1912: Prior to 1912, there was no system to track icebergs or guard ships against collisions with floating ice. The tragic fate of the "unsinkable" RMS Titanic, and the loss of more than 1,500 lives, led to demands for an iceberg observation system. For the remainder of the 1912 ice season, the United States Navy patrolled the waters of the Grand Banks and detailed the shifting positions of southerly ice flow.

1913: The International Conference on the Safety of Life at Sea convened in London, England, in November to develop a more permanent iceberg observation system.

1914: Within three months of the conference, the participating maritime nations agreed to monitor the icebergs on several fronts and the International Ice Patrol (IIP) was born. The IIP was established with the mandate to collect data on meteorology and oceanography in order to measure ocean currents, ice drift, salinity levels, and ocean temperatures.


1921: The IIP published its first annual recordings, allowing for a year-to-year comparison of iceberg flow.

Early 1930s: Aerial surveillance took flight and charting systems were developed in order to provide detailed information regarding ocean currents and the location of icebergs.

1945: Experiments were conducted to determine the effectiveness of radar detection of floating ice and technological developments were soon underway.

1955: A series of oceanographic observation outposts were established aboard light stations and lightships. Today, these outposts remain integral to the collection of data for the purpose of evaluating environmental behaviours such as global warming.

1964: For the first time, a computer was installed on an oceanographic ship. This allowed for more rapid evaluations of iceberg-related data.

1970s: Icebreaking ships became equipped with automatic picture transmission that enabled the ships to receive satellite photographs of ice in Antarctica. Optical satellite systems were developed but their capabilities were limited by weather conditions.

1980s: Drifting buoys were determined to be integral for oceanographic and climate research and were distributed throughout the Antarctic waters. These "drifters" are equipped with sensors and measure sea temperature as well as ocean currents. Side-Looking Airborne Radar (SLAR) also became invaluable to iceberg recognizance operations because of its ability to acquire images regardless of weather conditions.

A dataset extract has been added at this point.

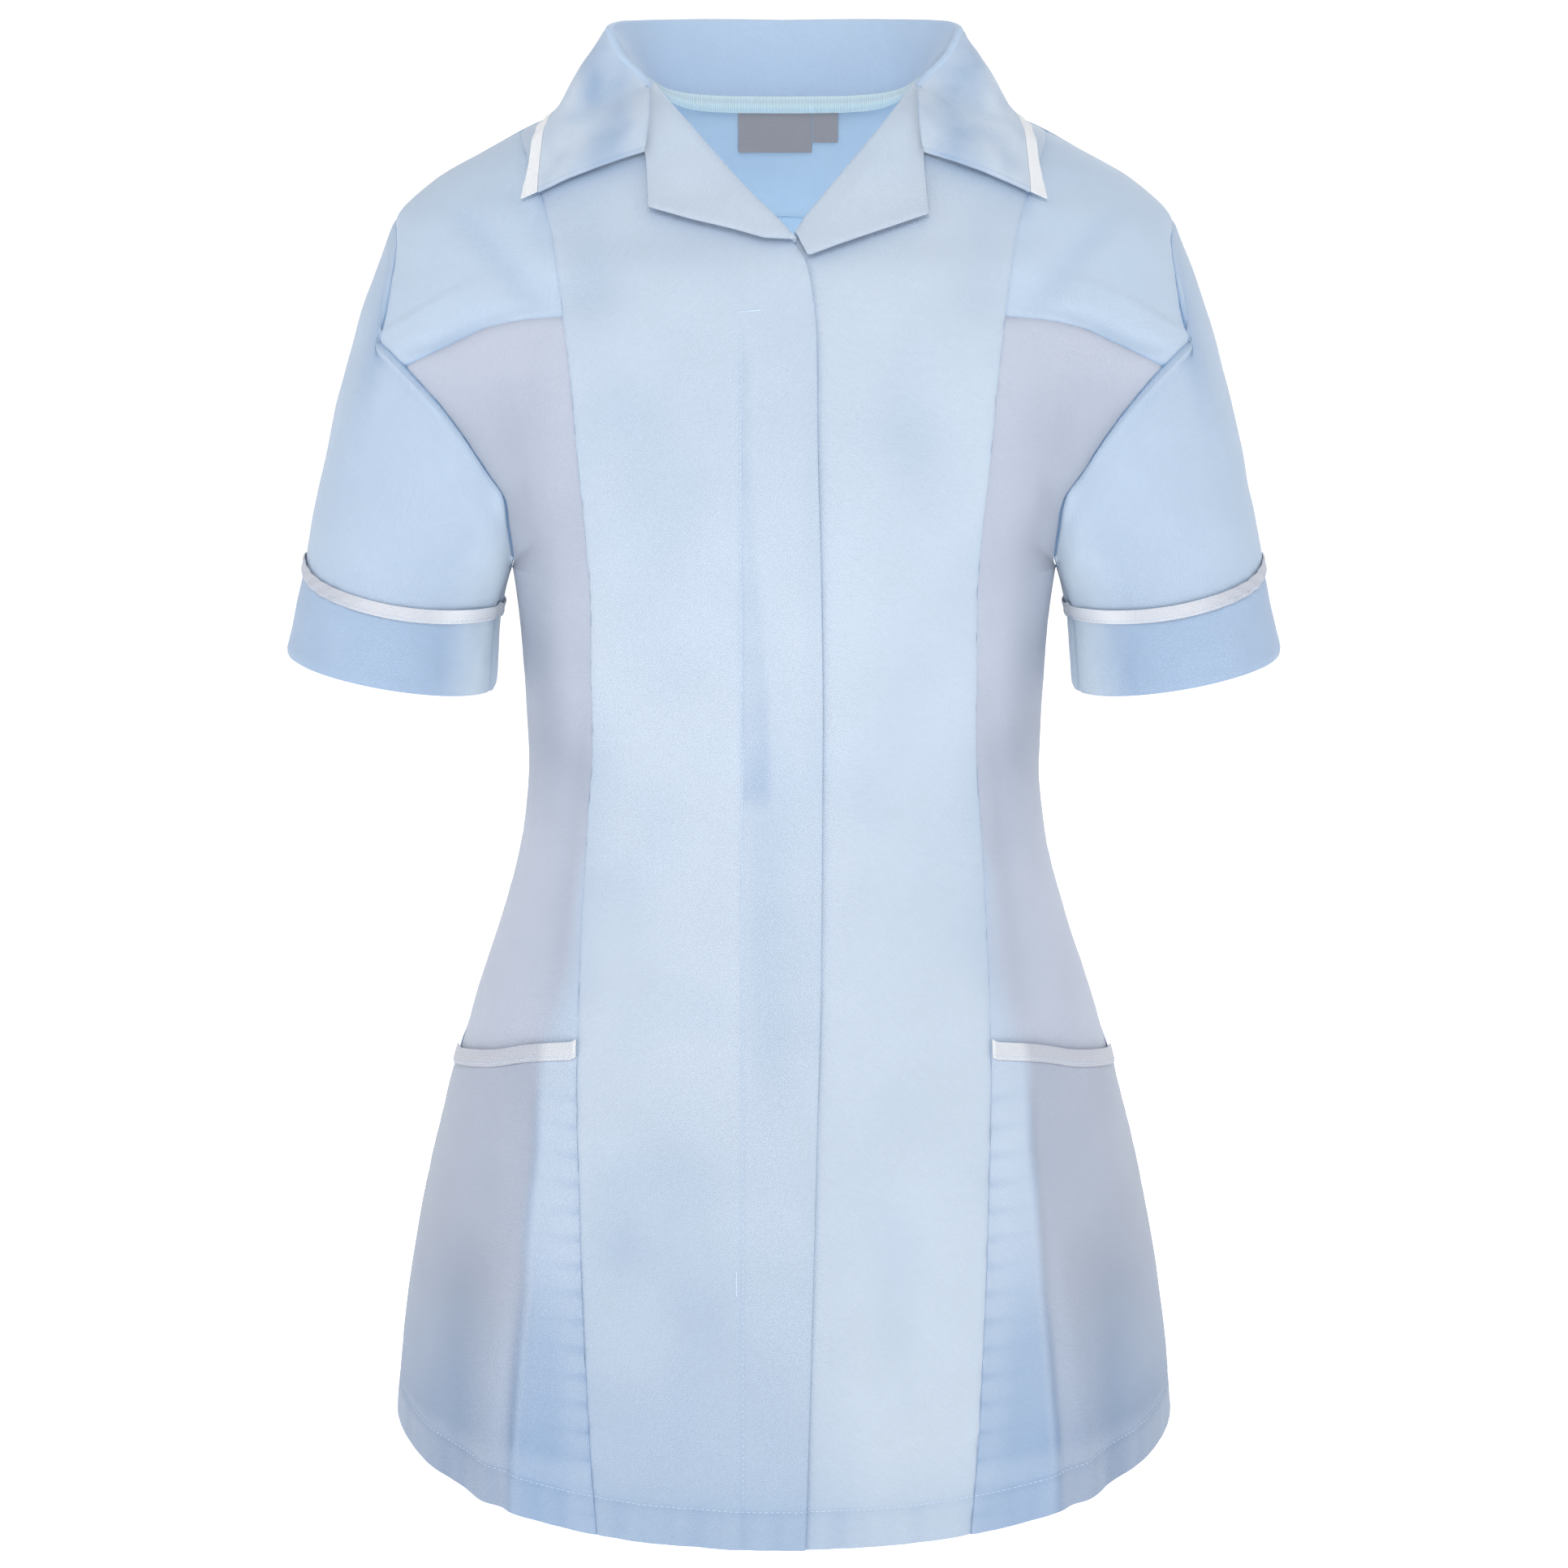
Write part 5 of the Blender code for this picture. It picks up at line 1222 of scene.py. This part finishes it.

1995: RADARSAT-1, Canada’s first commercial earth observation satellite, was launched on Nov. 4. The satellite was developed by the Canadian Space Agency and provides images of Earth for both scientific and commercial uses. This satellite system was the first to use Synthetic Aperture Radar (SAR) which transmits microwave energy onto the ocean surface and then records the reflections.

2002: The European Space Agency launched ENVISAT, an environmental satellite equIIPed with Advanced Synthetic Aperture Radar (ASAR). ASAR can detect changes in surface heights with submillimetre precision.

Today: The Canadian Space Agency is managing the development of RADARSAT-2, which is scheduled to launch in December 2006. RADARSAT-2 will use SAR and multipolarization modes and will follow the same orbit path as RADARSAT-1.